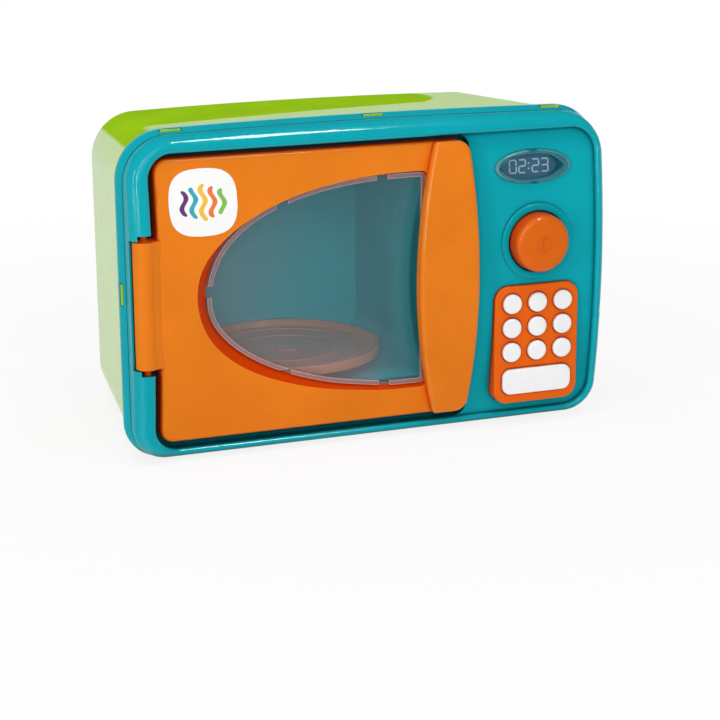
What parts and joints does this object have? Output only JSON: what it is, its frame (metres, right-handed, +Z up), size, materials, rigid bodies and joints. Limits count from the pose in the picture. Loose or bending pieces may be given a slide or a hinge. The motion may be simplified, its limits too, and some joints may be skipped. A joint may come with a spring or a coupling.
{
  "type": "toy microwave oven",
  "caption": "Free-standing toy microwave with a side-hinged windowed door, lens-shaped handle, turntable, click knob, sprung keypad and oval display.",
  "frame": {"origin": "middle of the footprint, on the surface the toy stands on", "axes": "+Z up, -Y is the front with the door and the keypad, +X is to the right seen from the front"},
  "size_m": [0.3, 0.158, 0.195],
  "materials": {
    "lime_plastic": "gloss",
    "teal_plastic": "gloss",
    "orange_plastic": "gloss",
    "white_plastic": "satin",
    "clear_plastic": "clear gloss",
    "black_card": "printed card",
    "sticker": "printed sticker",
    "grey_plastic": "matte",
    "natural_plastic": "matte",
    "spring_steel": "bright",
    "screw_steel": "zinc plated"
  },
  "bodies": {
    "housing": {"casing_screws": "screw_steel", "catch_clip": "spring_steel", "catch_clip_screw": "screw_steel", "cavity_liner": "teal_plastic", "click_spring": "spring_steel", "click_spring_screw": "screw_steel", "display_card": "black_card", "display_frame": "grey_plastic", "display_lens": "clear_plastic", "display_screws": "screw_steel", "front_bezel": "teal_plastic", "key_retainer": "grey_plastic", "key_spring_1": "spring_steel", "key_spring_2": "spring_steel", "key_spring_3": "spring_steel", "key_spring_4": "spring_steel", "key_spring_5": "spring_steel", "key_spring_6": "spring_steel", "key_spring_7": "spring_steel", "key_spring_8": "spring_steel", "key_spring_9": "spring_steel", "key_spring_start": "spring_steel", "keypad_plate": "orange_plastic", "keypad_screws": "screw_steel", "liner_screws": "screw_steel", "rear_casing": "lime_plastic", "turntable_spindle": "natural_plastic"},
    "door": {"door_panel": "orange_plastic", "door_handle": "orange_plastic", "door_window": "clear_plastic", "door_inner_frame": "orange_plastic", "door_badge": "sticker", "door_catch": "natural_plastic", "door_frame_screws": "screw_steel", "handle_screws": "screw_steel"},
    "knob_set": {"knob": "orange_plastic", "knob_shaft": "natural_plastic", "ratchet_wheel": "natural_plastic", "knob_washer": "screw_steel", "knob_screw": "screw_steel"},
    "turntable_body": {"turntable": "orange_plastic"},
    "key_1_body": {"key_1": "white_plastic"},
    "key_2_body": {"key_2": "white_plastic"},
    "key_3_body": {"key_3": "white_plastic"},
    "key_4_body": {"key_4": "white_plastic"},
    "key_5_body": {"key_5": "white_plastic"},
    "key_6_body": {"key_6": "white_plastic"},
    "key_7_body": {"key_7": "white_plastic"},
    "key_8_body": {"key_8": "white_plastic"},
    "key_9_body": {"key_9": "white_plastic"},
    "key_start_body": {"key_start": "white_plastic"}
  },
  "joints": [
    {"name": "door_hinge", "type": "hinge", "parent": "housing", "child": "door", "pos_m": [-0.1398, -0.0658, 0.0965], "axis": [0, 0, -1], "range_deg": [0, 105]},
    {"name": "knob_turn", "type": "hinge", "parent": "housing", "child": "knob_set", "pos_m": [0.103, -0.066, 0.1146], "axis": [0, -1, 0], "continuous": true},
    {"name": "turntable_spin", "type": "hinge", "parent": "housing", "child": "turntable_body", "pos_m": [-0.031, 0.0105, 0.0386], "axis": [0, 0, 1], "continuous": true},
    {"name": "key_1_press", "type": "slide", "parent": "housing", "child": "key_1_body", "axis": [0, 1, 0], "range_m": [0, 0.0015], "stiffness_N_per_m": 300, "springref_m": -0.001, "deforming": ["key_spring_1"]},
    {"name": "key_2_press", "type": "slide", "parent": "housing", "child": "key_2_body", "axis": [0, 1, 0], "range_m": [0, 0.0015], "stiffness_N_per_m": 300, "springref_m": -0.001, "deforming": ["key_spring_2"]},
    {"name": "key_3_press", "type": "slide", "parent": "housing", "child": "key_3_body", "axis": [0, 1, 0], "range_m": [0, 0.0015], "stiffness_N_per_m": 300, "springref_m": -0.001, "deforming": ["key_spring_3"]},
    {"name": "key_4_press", "type": "slide", "parent": "housing", "child": "key_4_body", "axis": [0, 1, 0], "range_m": [0, 0.0015], "stiffness_N_per_m": 300, "springref_m": -0.001, "deforming": ["key_spring_4"]},
    {"name": "key_5_press", "type": "slide", "parent": "housing", "child": "key_5_body", "axis": [0, 1, 0], "range_m": [0, 0.0015], "stiffness_N_per_m": 300, "springref_m": -0.001, "deforming": ["key_spring_5"]},
    {"name": "key_6_press", "type": "slide", "parent": "housing", "child": "key_6_body", "axis": [0, 1, 0], "range_m": [0, 0.0015], "stiffness_N_per_m": 300, "springref_m": -0.001, "deforming": ["key_spring_6"]},
    {"name": "key_7_press", "type": "slide", "parent": "housing", "child": "key_7_body", "axis": [0, 1, 0], "range_m": [0, 0.0015], "stiffness_N_per_m": 300, "springref_m": -0.001, "deforming": ["key_spring_7"]},
    {"name": "key_8_press", "type": "slide", "parent": "housing", "child": "key_8_body", "axis": [0, 1, 0], "range_m": [0, 0.0015], "stiffness_N_per_m": 300, "springref_m": -0.001, "deforming": ["key_spring_8"]},
    {"name": "key_9_press", "type": "slide", "parent": "housing", "child": "key_9_body", "axis": [0, 1, 0], "range_m": [0, 0.0015], "stiffness_N_per_m": 300, "springref_m": -0.001, "deforming": ["key_spring_9"]},
    {"name": "key_start_press", "type": "slide", "parent": "housing", "child": "key_start_body", "axis": [0, 1, 0], "range_m": [0, 0.0015], "stiffness_N_per_m": 300, "springref_m": -0.001, "deforming": ["key_spring_start"]}
  ]
}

■ **TO DO**
Pick out every line with the string "materials" and copy it.

■ **RESULT BELOW**
What parts and joints does this object have? Output only JSON: what it is, its frame (metres, right-handed, +Z up), size, materials, rigid bodies and joints. Limits count from the pose in the picture. Loose or bending pieces may be given a slide or a hinge. The motion may be simplified, its limits too, and some joints may be skipped. A joint may come with a spring or a coupling.
  "materials": {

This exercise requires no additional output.